The Atlanta Journal-Constitution
Best depression treatment may be exercise, study says
But some experts still hesitant to prescribe it as first-line ‘medicine.’
Exercise as a treatment for severe depression is at least as effective as standard drugs or psychotherapy and by some measures better, according to the largest study to date of exercise as “medicine” for depression.
The study pooled data from 41 studies involving 2,265 people with depression and showed that almost any type of exercise substantially reduces depression symptoms, although some forms of exercise seemed more beneficial than others.
“We found large, significant results,” said Andreas Heissel, an exercise scientist at the University of Potsdam in Germany who led the study.
For people struggling with depression, he said, the findings show you don’t have to run marathons or otherwise train strenuously to benefit. “Something is better than nothing,” Heissel said.
The effects were robust enough that the study’s authors hope the finding will spur a move to make exercise a standard, prescribed therapy for depression.
That approach would represent a notable shift.
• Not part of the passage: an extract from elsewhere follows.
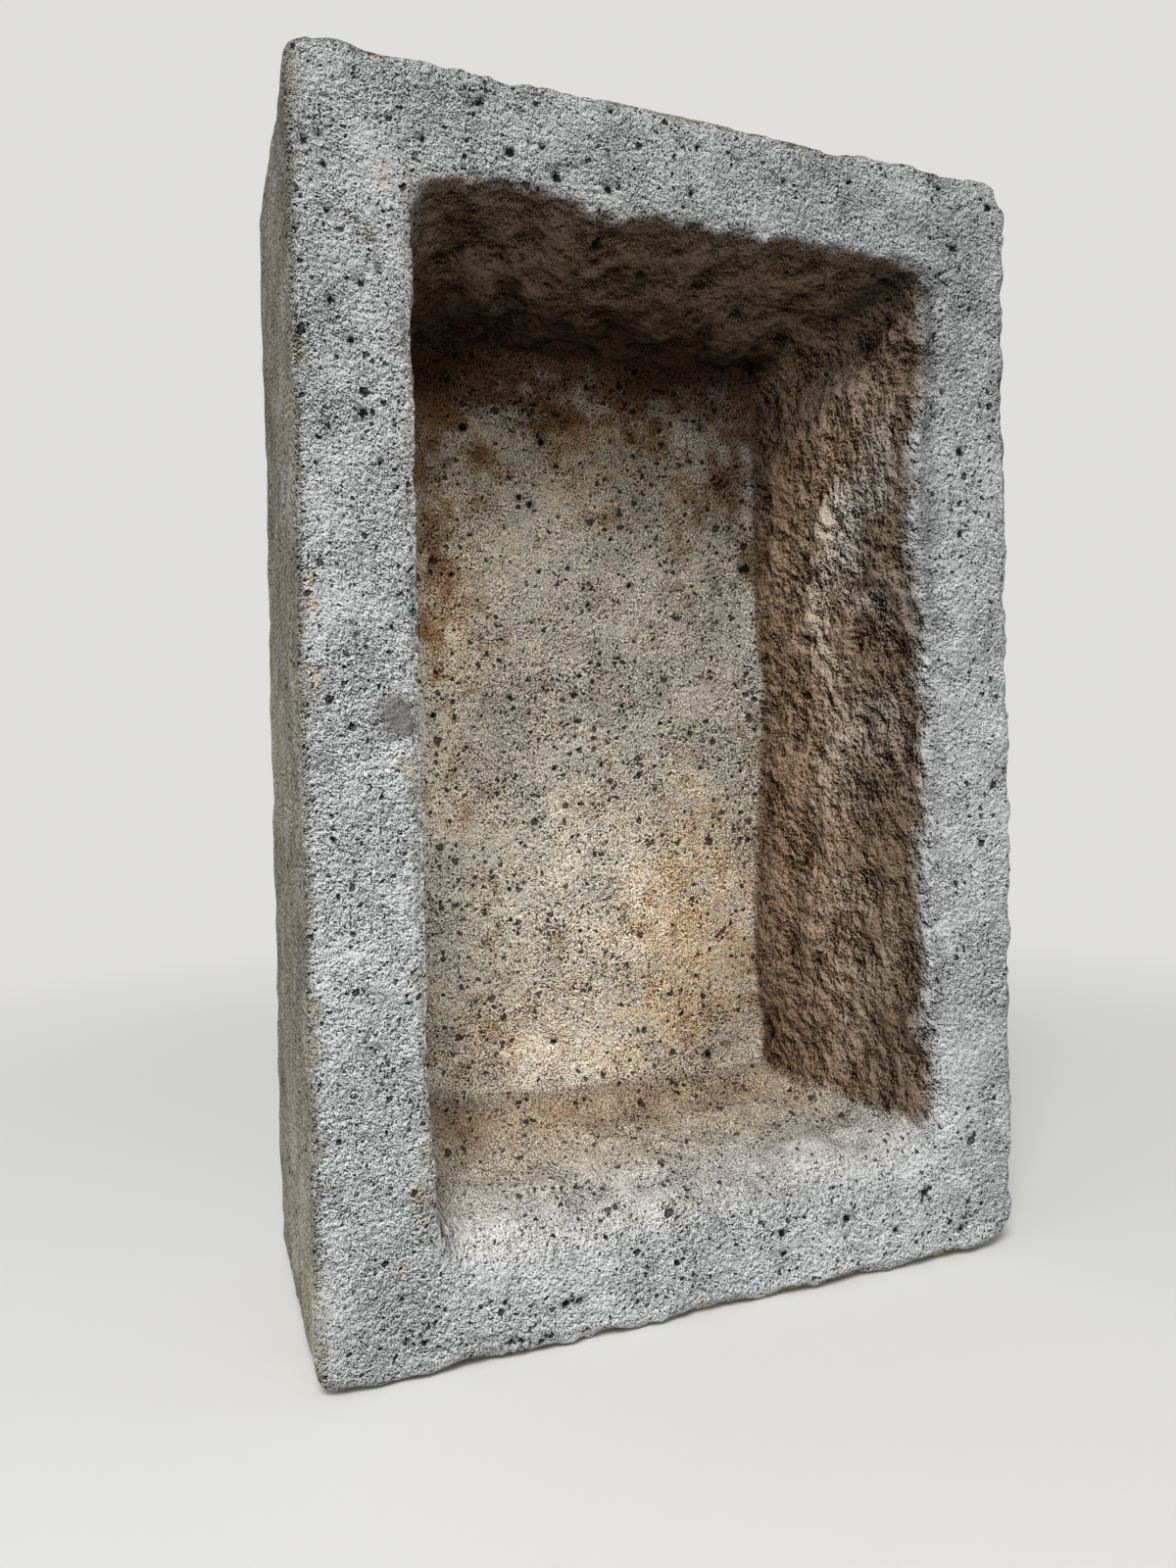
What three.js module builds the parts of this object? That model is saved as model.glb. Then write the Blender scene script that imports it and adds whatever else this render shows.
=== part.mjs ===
import * as THREE from 'three';

// A trough planter hewn from one block of porous lava stone, stood on its short end.
// Millimetres, +Z up. The hollow faces -Y, and the origin is the middle of the end that it stands on.

// The block: height is the trough's length, and depth runs from its rim to its underside
const blockHeight = 520;
const blockWidth = 340;
const blockDepth = 140;
const blockCornerRadius = { bottomLeft: 12, bottomRight: 19, topRight: 17, topLeft: 15 };

// How far each side leans in by the time it reaches the underside
const underside = { bottomLeft: 0, topLeft: 4.5, right: 3, top: 4 };
const undersideCornerRadius = { bottomLeft: 16, bottomRight: 22, topRight: 20, topLeft: 18 };

// The rim: the width of each wall where it meets the rim's face, which widens along the bottom
const rimWall = { left: 46, right: 47.5, top: 49, bottomLeft: 45, bottomRight: 59 };
const mouthCornerRadius = { bottomLeft: 18, bottomRight: 18, topRight: 14, topLeft: 13 };

// The hollow: how deep it is cut, and how far each wall runs in between the mouth and the floor
const hollowDepth = 106;
const wallRun = { left: 15, right: 34, top: 18, bottomLeft: 28, bottomRight: 8 };
const floorCornerRadius = { bottomLeft: 30, bottomRight: 28, topRight: 24, topLeft: 24 };

// Worn edges, as the radius on each side in turn
const rimArris = { bottom: 6, right: 5, top: 4.5, left: 3.5 };
const undersideArris = { bottom: 9, right: 10, top: 10, left: 11 };
const lip = { bottom: 20, right: 9, top: 5, left: 2.5 };
const floorFillet = { bottom: 21, right: 8, top: 10, left: 12 };

// Steps along each side, round each corner and round each worn edge
const shortSideSteps = 8;
const longSideSteps = 12;
const cornerSteps = 6;
const edgeSteps = 5;

const stone = new THREE.MeshStandardMaterial({ color: 0x85847f, roughness: 0.96, metalness: 0 });

const frontY = -blockDepth / 2;
const leftX = -blockWidth / 2;
const rightX = blockWidth / 2;

// Corners run bottom left, bottom right, top right, top left, seen from the hollow's side
function cornerList(set) {
  return [set.bottomLeft, set.bottomRight, set.topRight, set.topLeft];
}

// Sides run bottom, right, top, left, each one after the corner of the same place in the list
function sideList(set) {
  return [set.bottom, set.right, set.top, set.left];
}

// The arc that rounds one corner: its centre, its two tangent directions and its radius
function cornerArc(before, corner, after, radius) {
  const toBefore = before.clone().sub(corner).normalize();
  const toAfter = after.clone().sub(corner).normalize();
  const halfAngle = Math.acos(THREE.MathUtils.clamp(toBefore.dot(toAfter), -1, 1)) / 2;
  const inward = toBefore.clone().add(toAfter).normalize();
  const centre = corner.clone().addScaledVector(inward, radius / Math.sin(halfAngle));
  const tangentLength = radius / Math.tan(halfAngle);
  const start = corner.clone().addScaledVector(toBefore, tangentLength).sub(centre).angle();
  return { centre, radius, start, sweep: Math.PI - 2 * halfAngle };
}

// A four-sided outline with round corners, as places with the direction that points out of it
function roundedOutline(corners, radii) {
  const count = corners.length;
  const arcs = corners.map((corner, i) =>
    cornerArc(corners[(i + count - 1) % count], corner, corners[(i + 1) % count], radii[i]));
  const places = [];
  arcs.forEach((arc, i) => {
    for (let step = 0; step <= cornerSteps; step += 1) {
      const angle = arc.start + (arc.sweep * step) / cornerSteps;
      const outward = new THREE.Vector2(Math.cos(angle), Math.sin(angle));
      const at = arc.centre.clone().addScaledVector(outward, arc.radius);
      places.push({ at, outward });
    }
    const from = places[places.length - 1];
    const next = arcs[(i + 1) % count];
    const outward = new THREE.Vector2(Math.cos(next.start), Math.sin(next.start));
    const to = next.centre.clone().addScaledVector(outward, next.radius);
    const sideSteps = i % 2 === 0 ? shortSideSteps : longSideSteps;
    for (let step = 1; step < sideSteps; step += 1) {
      places.push({ at: from.at.clone().lerp(to, step / sideSteps), outward });
    }
  });
  return places;
}

// One value for each place of an outline: a side's own value, blended round each corner
function aroundOutline(sideValues) {
  const count = sideValues.length;
  const values = [];
  sideValues.forEach((value, i) => {
    const before = sideValues[(i + count - 1) % count];
    for (let step = 0; step <= cornerSteps; step += 1) {
      values.push(THREE.MathUtils.lerp(before, value, step / cornerSteps));
    }
    const sideSteps = i % 2 === 0 ? shortSideSteps : longSideSteps;
    for (let step = 1; step < sideSteps; step += 1) {
      values.push(value);
    }
  });
  return values;
}

// A ring round a tapering body whose outline runs from near to far. At each place, depth says how
// far from near it lies and inset how far it is drawn in from the body's surface.
function ringAround(body, depths, insets) {
  return body.near.map((place, i) => {
    const far = body.far[i];
    const share = depths[i] / body.length;
    const at = place.at.clone().lerp(far.at, share);
    const outward = place.outward.clone().lerp(far.outward, share).normalize();
    at.addScaledVector(outward, -insets[i]);
    return new THREE.Vector3(at.x, body.nearY + depths[i], at.y);
  });
}

// Rings round a quarter circle from the flat face at the body's near or far end to its side. An
// inset sign of +1 rounds within the outline, and -1 rounds outside it, as the lip of a hollow does.
function roundedEdge(body, radii, fromNear, insetSign) {
  const rings = [];
  for (let step = 0; step <= edgeSteps; step += 1) {
    const angle = (Math.PI / 2) * (step / edgeSteps);
    const insets = radii.map((radius) => insetSign * radius * (1 - Math.sin(angle)));
    const drops = radii.map((radius) => radius * (1 - Math.cos(angle)));
    const depths = drops.map((drop) => (fromNear ? drop : body.length - drop));
    rings.push(ringAround(body, depths, insets));
  }
  return rings;
}

// The outside of the block, from the rim's face to the underside
function blockBody() {
  const front = [
    new THREE.Vector2(leftX, 0),
    new THREE.Vector2(rightX, 0),
    new THREE.Vector2(rightX, blockHeight),
    new THREE.Vector2(leftX, blockHeight),
  ];
  const back = [
    new THREE.Vector2(leftX + underside.bottomLeft, 0),
    new THREE.Vector2(rightX - underside.right, 0),
    new THREE.Vector2(rightX - underside.right, blockHeight - underside.top),
    new THREE.Vector2(leftX + underside.topLeft, blockHeight - underside.top),
  ];
  return {
    near: roundedOutline(front, cornerList(blockCornerRadius)),
    far: roundedOutline(back, cornerList(undersideCornerRadius)),
    nearY: frontY,
    length: blockDepth,
  };
}

// The hollow, from its mouth in the rim's face to its floor
function hollowBody() {
  const mouthLeft = leftX + rimWall.left;
  const mouthRight = rightX - rimWall.right;
  const mouthTop = blockHeight - rimWall.top;
  const mouth = [
    new THREE.Vector2(mouthLeft, rimWall.bottomLeft),
    new THREE.Vector2(mouthRight, rimWall.bottomRight),
    new THREE.Vector2(mouthRight, mouthTop),
    new THREE.Vector2(mouthLeft, mouthTop),
  ];
  const floor = [
    new THREE.Vector2(mouthLeft + wallRun.left, rimWall.bottomLeft + wallRun.bottomLeft),
    new THREE.Vector2(mouthRight - wallRun.right, rimWall.bottomRight + wallRun.bottomRight),
    new THREE.Vector2(mouthRight - wallRun.right, mouthTop - wallRun.top),
    new THREE.Vector2(mouthLeft + wallRun.left, mouthTop - wallRun.top),
  ];
  return {
    near: roundedOutline(mouth, cornerList(mouthCornerRadius)),
    far: roundedOutline(floor, cornerList(floorCornerRadius)),
    nearY: frontY,
    length: hollowDepth,
  };
}

// The middle of a ring, where the flat face inside it is closed
function middleOf(ring) {
  const middle = new THREE.Vector3();
  ring.forEach((point) => middle.add(point));
  return middle.divideScalar(ring.length);
}

// A closed skin over rings that all have the same number of points, with a flat face at each end
function skinOver(rings) {
  const count = rings[0].length;
  const points = rings.flat();
  const index = [];
  for (let ring = 0; ring + 1 < rings.length; ring += 1) {
    for (let place = 0; place < count; place += 1) {
      const next = (place + 1) % count;
      const here = ring * count;
      const beyond = here + count;
      index.push(here + place, here + next, beyond + place);
      index.push(here + next, beyond + next, beyond + place);
    }
  }
  const firstMiddle = points.length;
  const lastMiddle = firstMiddle + 1;
  const lastRing = (rings.length - 1) * count;
  points.push(middleOf(rings[0]), middleOf(rings[rings.length - 1]));
  for (let place = 0; place < count; place += 1) {
    const next = (place + 1) % count;
    index.push(firstMiddle, next, place);
    index.push(lastMiddle, lastRing + place, lastRing + next);
  }
  const geometry = new THREE.BufferGeometry().setFromPoints(points);
  geometry.setIndex(index);
  geometry.computeVertexNormals();
  return geometry;
}

// The whole stone: underside, sides, rim, lip, walls and floor, as one skin from back to hollow
function stoneTrough() {
  const block = blockBody();
  const hollow = hollowBody();
  const backEdge = roundedEdge(block, aroundOutline(sideList(undersideArris)), false, 1);
  const frontEdge = roundedEdge(block, aroundOutline(sideList(rimArris)), true, 1).reverse();
  const lipEdge = roundedEdge(hollow, aroundOutline(sideList(lip)), true, -1);
  const floorEdge = roundedEdge(hollow, aroundOutline(sideList(floorFillet)), false, 1).reverse();
  const mesh = new THREE.Mesh(skinOver([...backEdge, ...frontEdge, ...lipEdge, ...floorEdge]), stone);
  mesh.name = 'stone_trough';
  return mesh;
}

const trough = new THREE.Group();
trough.add(stoneTrough());

export default trough;
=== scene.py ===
import functools
import itertools
import math

import bpy
import numpy as np
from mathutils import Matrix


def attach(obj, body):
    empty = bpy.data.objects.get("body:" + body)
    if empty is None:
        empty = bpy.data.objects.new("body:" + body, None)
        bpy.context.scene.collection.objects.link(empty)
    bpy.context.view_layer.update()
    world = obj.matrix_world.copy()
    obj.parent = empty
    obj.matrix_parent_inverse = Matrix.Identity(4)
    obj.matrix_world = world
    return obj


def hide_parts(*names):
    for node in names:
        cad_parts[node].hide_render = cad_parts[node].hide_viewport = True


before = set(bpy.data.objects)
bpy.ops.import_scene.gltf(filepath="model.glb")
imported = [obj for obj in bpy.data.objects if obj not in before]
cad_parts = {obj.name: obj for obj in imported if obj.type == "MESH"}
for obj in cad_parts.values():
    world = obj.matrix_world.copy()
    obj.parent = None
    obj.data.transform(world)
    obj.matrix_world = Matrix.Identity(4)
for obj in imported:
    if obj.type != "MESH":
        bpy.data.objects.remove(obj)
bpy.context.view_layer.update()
scene = bpy.context.scene
scene.view_settings.view_transform = "Standard"
print("frame loaded:", sorted(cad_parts))

# Camera, floor and light
cameraView = {
    "eye": (-0.2175, -0.4888, 0.2453),  # metres, level with the middle of the stone
    "turn": (88.657, 1.098, -21.317),  # degrees, with the slight tilt of a hand-held photo
    "focalLength": 24.905,
    "sensor": 36,
    "clip": (0.01, 60),
}
stageSet = {
    "floorRadius": 9,
    "floorSides": 96,
    "floorColour": (0.82, 0.815, 0.80),
    "floorRoughness": 0.85,
    "floorSpecular": 0.2,
    "fade": (0.2, 1.1),  # metres from the stone over which the floor turns into sky
    "skyColour": (0.74, 0.735, 0.72),  # what the camera sees behind the floor
    "skyLight": 0.32,  # what the sky gives as light
    "skyLightColour": (0.94, 0.97, 1),
}
# place, aim, size and power of each soft box
softBoxes = {
    "overhead": {
        "at": (-0.7, -1.35, 1.95), "aim": (0, 0, 0.25),
        "size": 0.8, "watts": 44, "tint": (1, 0.99, 0.97),
    },
    "window": {
        "at": (-1.9, -1.2, 0.6), "aim": (0, 0, 0.25),
        "size": 1.4, "watts": 6, "tint": (0.9, 0.95, 1),
    },
}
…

The American Psychological Association’s clinical practice guidelines, updated in 2019, recommend seven types of psychotherapy and several antidepressants for the treatment of depression, but they do not mention exercise. The World Health Organization promotes exercise for mental health as an add-on to traditional treatments — not on its own.
But the study’s authors are confident. “We expect this review to lead to updated guidelines and recommendations for exercise as a first-line treatment option,” Heissel said.
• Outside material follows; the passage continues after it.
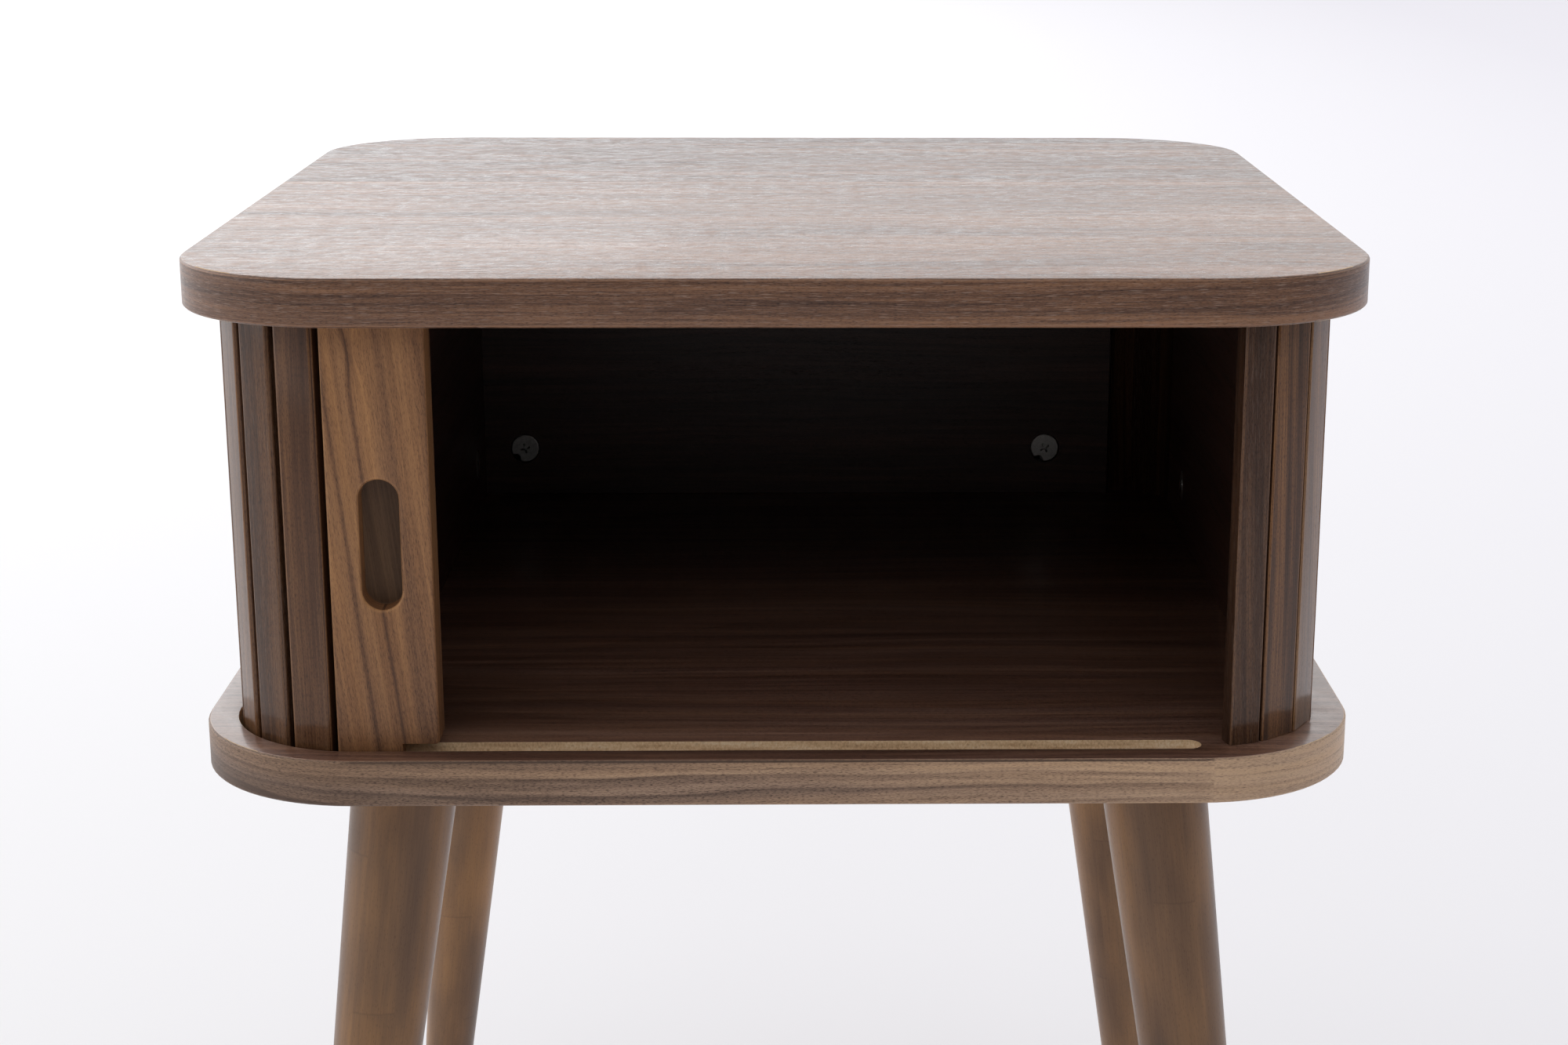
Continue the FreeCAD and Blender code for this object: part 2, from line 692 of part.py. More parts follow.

Some depression experts are hesitant. “I think that exercise should be prescribed for everyone with depression,” said Murray B. Stein, a professor and vice chair for clinical research in the department of psychiatry at the University of California at San Diego who was not involved in the study. “I still feel the evidence is weak, though, that exercise be considered a first-line treatment for depression.”
Scientists and clinicians have known for some time that exercise protects us against developing depression. In large-scale epidemiological studies, active men and women become depressed at much lower rates than sedentary people, even if they exercise for only a few minutes a day or a few days a week.
But it’s trickier to test exercise as a treatment for existing depression. You have to study it like any medicine, by recruiting people with the condition and randomly assigning them to the intervention — in this case, exercise — or a control group and scrupulously tracking what happens.
In the study published in February in the British Journal of Sports Medicine, a global group of researchers pulled together every recent experiment using physical activity as depression therapy. They wound up with data from 41 studies about 2,265 volunteers, representing the largest sample yet on this topic.
The studies’ exercise programs included walking, running and weight training. Some consisted of group classes, others solo workouts, some supervised, some not. But all featured people with depression getting up and moving more.